I've been trying to make this funny for two days, but I guess it isn't...
I always wanted to play with the Sunrisers, ever since the first time I heard them in 1963. I heard Sun and Sky for the first time witihin a couple of weeks of each other at exhiitions at local jr. corps concerts. But if you were a baritone player, Sun blew you away. I thought Bill Hightower was God. I'm not dissuaded to this day.
In 1965, the West Side Story piece sealed the deal. I was too young until I went into the Air Force, and too beat when I got home in June 1974, but I joined at the first rehearsal after DCA in 1974 and only missed one rehearsal in 1975. I've never been with better people than 1975, but we weren't good enough to win. But as far as fun goes, if you could get over the losing (which I couldn't) it was a blast, although I suspect that there are very few actual memories around from that year... a few photographs and several hallucinations.
1976 started out incredibly for the corps and for me personally, but kind of went downhill as I got drafted into covering the drum major spot when Brian Callahan left home. I guess we ran out of short guys. I sucked. We could have won, but took 3rd, which was better but still sucked.
The next winter it was clear the corps was taking off, hitting on all cylinders, but I was involved in some miserable political stuff within the staff, and my son was due, and I took some time off.

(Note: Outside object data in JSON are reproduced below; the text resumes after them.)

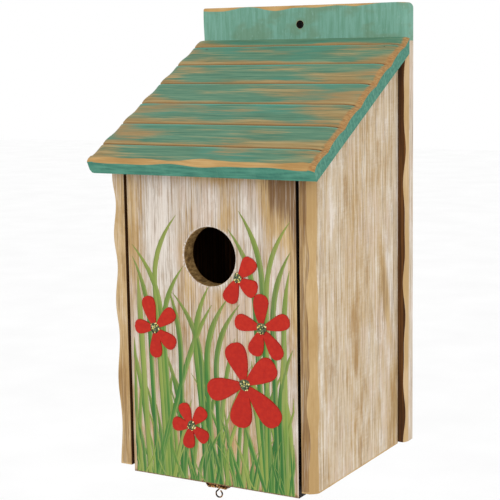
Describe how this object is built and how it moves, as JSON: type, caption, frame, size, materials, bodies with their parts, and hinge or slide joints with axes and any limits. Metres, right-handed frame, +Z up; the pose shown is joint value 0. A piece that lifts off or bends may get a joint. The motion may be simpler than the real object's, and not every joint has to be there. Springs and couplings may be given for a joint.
{
  "type": "birdhouse",
  "caption": "Wall-hung wooden nest box with a sloping grooved roof, a round entrance, a top-hung front that swings up, and a brass turn button.",
  "frame": {"origin": "centre of the hanging hole on the wall plane, which is the back board's rear face", "axes": "+Y into the wall (the front faces -Y), +Z up, +X to the right of someone facing the front"},
  "size_m": [0.167, 0.1555, 0.3236],
  "materials": {
    "limewashed_pine": "matt, brushed limewash over pine",
    "raw_pine": "matt, bare sawn pine",
    "painted_front": "matt limewash with hand-painted grass and flowers",
    "worn_green_paint": "matt green paint, sanded through along its edges",
    "nail_steel": "dull, darkened",
    "brass": "aged satin"
  },
  "bodies": {
    "box": {"back_board": "limewashed_pine", "side_panel_left": "limewashed_pine", "side_panel_right": "limewashed_pine", "floor_board": "raw_pine", "roof_board": "worn_green_paint", "roof_nail_front_left": "nail_steel", "roof_nail_front_right": "nail_steel", "roof_nail_back_left": "nail_steel", "roof_nail_back_right": "nail_steel", "floor_nail_front_left": "nail_steel", "floor_nail_front_right": "nail_steel", "floor_nail_back_left": "nail_steel", "floor_nail_back_right": "nail_steel", "back_nail_left_1": "nail_steel", "back_nail_left_2": "nail_steel", "back_nail_left_3": "nail_steel", "back_nail_right_1": "nail_steel", "back_nail_right_2": "nail_steel", "back_nail_right_3": "nail_steel", "hinge_nail_left": "nail_steel", "hinge_nail_right": "nail_steel", "keeper_pin": "brass"},
    "front": {"front_door": "painted_front", "latch_spacer": "brass", "latch_screw_eye": "brass"},
    "button": {"latch_button": "brass"}
  },
  "joints": [
    {"name": "front_swing", "type": "hinge", "parent": "box", "child": "front", "pos_m": [0, -0.1331, -0.10438], "axis": [-1, 0, 0], "range_deg": [0, 90]},
    {"name": "button_turn", "type": "hinge", "parent": "front", "child": "button", "pos_m": [0, -0.1332, -0.3021], "axis": [0, 0, 1], "range_deg": [-90, 90]}
  ]
}
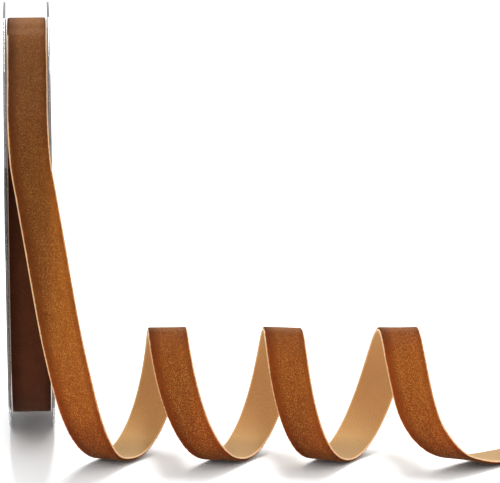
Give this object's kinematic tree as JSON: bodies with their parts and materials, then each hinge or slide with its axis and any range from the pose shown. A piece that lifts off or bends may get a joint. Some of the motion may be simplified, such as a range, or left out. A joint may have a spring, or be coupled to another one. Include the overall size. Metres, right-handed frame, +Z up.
{
  "type": "ribbon spool",
  "caption": "Narrow clear plastic ribbon spool, wound with velvet ribbon whose free end falls over the front and runs out to the side in standing loops.",
  "frame": {"origin": "on the floor under the middle of the spool, midway between its two rims", "axes": "+X along the spool's axis, towards the side that the free ribbon runs out to; -Y towards the side that the ribbon falls down; +Z up"},
  "size_m": [0.14, 0.1211, 0.112],
  "materials": {
    "clear_plastic": "clear moulded polystyrene, glossy, a little hazy",
    "velvet": "brown cut-pile velvet, tan woven back, pale selvedges",
    "tape_film": "clear adhesive tape"
  },
  "bodies": {
    "ribbon_end": {"free_ribbon": "velvet"},
    "spool": {"spool_half_left": "clear_plastic", "spool_half_right": "clear_plastic", "wound_ribbon": "velvet", "core_tape": "tape_film"}
  },
  "joints": [
    {"name": "spool_spin", "type": "hinge", "parent": "ribbon_end", "child": "spool", "pos_m": [0, 0, 0.056], "axis": [1, 0, 0], "continuous": true}
  ]
}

I tried to make it back at the beginning of the season, but I couldn't get the day off the day of the MSG show, was told I couldn't marched, and just gave up. One of the biggest mistakes I've ever made, and left me feeling bad about my Sunriser "career" pretty much for good after that.
China felt sorry for me and brought me back in 1990 after Glenn Eng disappeared (notice a trend here?).
1990 was great for me, but lousy for everyone else... finishing 9th the first year after being the "corps of the decade". So I was there before the dynasty, and immediately afterward, but exiled during the golden age.
There's a cautionary tale here for present day Sunrisers: If you want to be happy in a drum corps, NEVER NEVER NEVER put yourself before the corps. True happiness in a drum corps can only be found through a Zenlike dedication to your fellow corps members. And never ever quit during a season, even for a brain transplant. or a stichadictomy or other important procedure.
I've written a little poem: If you want fun before you're gone-zo, Be like China, not like Ponzo. (yes that's the whole thing) Unless you 'd prefer: there once was a young man from Merrick With a p**** the size of a derrick...
I'd better finish that one on one of the passworded forums...
Okay, that's my Sunriser story... I'm sticking to it... not funny, but mostly true...
I guess no one on here remembers one of my stupidest, and what should certainly be regarded as one of my most embarrassing moments in the corps.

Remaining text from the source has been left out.